The Immense Journey first edition (Random House, 1957)

LOA: Can we speak of an Eiseley legacy—contemporary writers who are carrying on in his tradition?

Cronon: I’m not sure. The American nature writing tradition is very rich, and has many streams and currents that lead up to the writers we read today. But there remains something sui generis about Eiseley. Because he writes so frequently of wondrous encounters that surface at the most ordinary and unexpected moments, you’d think he’d have a fair number of imitators. But what he does is a lot harder than it looks. It may actually help that he writes not as an environmentalist, but rather as someone struggling to understand the meaning of consciousness itself. How did it happen that the seemingly materialist processes of evolution conjured up a mind capable of pondering not just those processes but its own existence in a universe whose meaning it forever seeks to know? That’s Eiseley’s question.

LOA: Do you have a favorite Eiseley essay, or one you would particularly recommend to newcomers to his work? Why?

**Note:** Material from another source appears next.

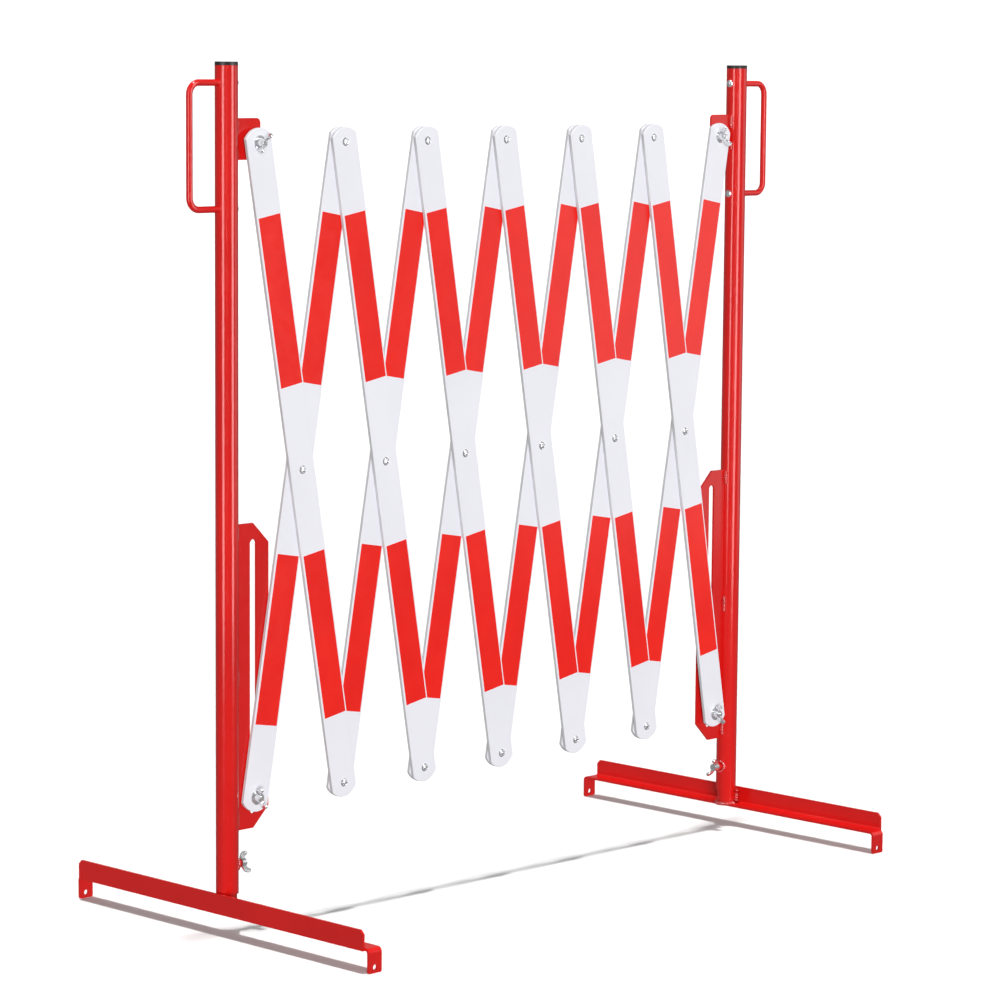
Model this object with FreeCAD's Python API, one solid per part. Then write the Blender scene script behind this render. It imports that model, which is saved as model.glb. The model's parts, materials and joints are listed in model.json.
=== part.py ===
"""Expanding scissor barrier: two tube posts on angle-iron feet, joined by a lattice of slats.

X runs along the barrier, -Y is the front face and Z is up. The origin is on the floor,
midway between the posts. All sizes are in millimetres.
"""
import FreeCAD, Part
import math
import os

V = FreeCAD.Vector

# Overall layout
CELLS = 6                     # crossed pairs of slats between the posts
TOTAL_HEIGHT = 1058.0
SLAT_PITCH = 810.0            # top pivot to bottom pivot along one slat
CELL_WIDTH = 141.0            # width of one crossed pair in the standing pose
PIVOT_INSET = 41.0            # end pivots measured inwards from the post axis
TOP_PIVOT_Z = 961.5

# Slats, lattice rivets and reflective bands
SLAT_WIDTH = 40.0
SLAT_THICKNESS = 5.0
SLAT_OVERHANG = 18.0
SLAT_END_RADIUS = 25.0
SLAT_EDGE = 0.6
LAYER_GAP = 1.0
RUNNING_GAP = 0.1
RIVET_RADIUS = 3.0
RIVET_HEAD_RADIUS = 5.3
RIVET_HEAD_HEIGHT = 2.4
RIVET_WASHER_RADIUS = 8.0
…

Cronon: I can’t possibly choose just one. When I read Eiseley out loud to someone who has never read him before, I often choose “The Flow of the River” from The Immense Journey, which packs a lot of punch in a very few pages. “The Innocent Fox” and “The Star Thrower” in The Unexpected Universe are extraordinary. And I cannot read his astonishing meditation on the long-ago evening in 1910 when his father showed him Halley’s Comet for the first time (in “The Star Dragon” in The Invisible Pyramid) without feeling shivers run up and down my spine. Indeed, I’m feeling them right now even as I type these words.